• _Task brief_
Copy each line where the word "object" occurs.

____________

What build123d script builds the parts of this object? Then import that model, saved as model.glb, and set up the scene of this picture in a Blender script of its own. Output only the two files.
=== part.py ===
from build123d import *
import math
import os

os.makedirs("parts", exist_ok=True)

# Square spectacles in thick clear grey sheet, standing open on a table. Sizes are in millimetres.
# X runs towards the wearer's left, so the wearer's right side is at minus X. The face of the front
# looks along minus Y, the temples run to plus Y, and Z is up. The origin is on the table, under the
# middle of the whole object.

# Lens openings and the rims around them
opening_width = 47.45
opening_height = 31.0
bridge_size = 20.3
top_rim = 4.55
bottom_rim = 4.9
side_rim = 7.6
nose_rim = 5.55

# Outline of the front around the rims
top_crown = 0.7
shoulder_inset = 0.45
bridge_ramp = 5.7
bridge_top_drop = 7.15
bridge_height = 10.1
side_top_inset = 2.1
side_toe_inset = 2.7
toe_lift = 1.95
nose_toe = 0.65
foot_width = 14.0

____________

• _Result of this exercise_
What build123d script builds the parts of this object? Then import that model, saved as model.glb, and set up the scene of this picture in a Blender script of its own. Output only the two files.
# middle of the whole object.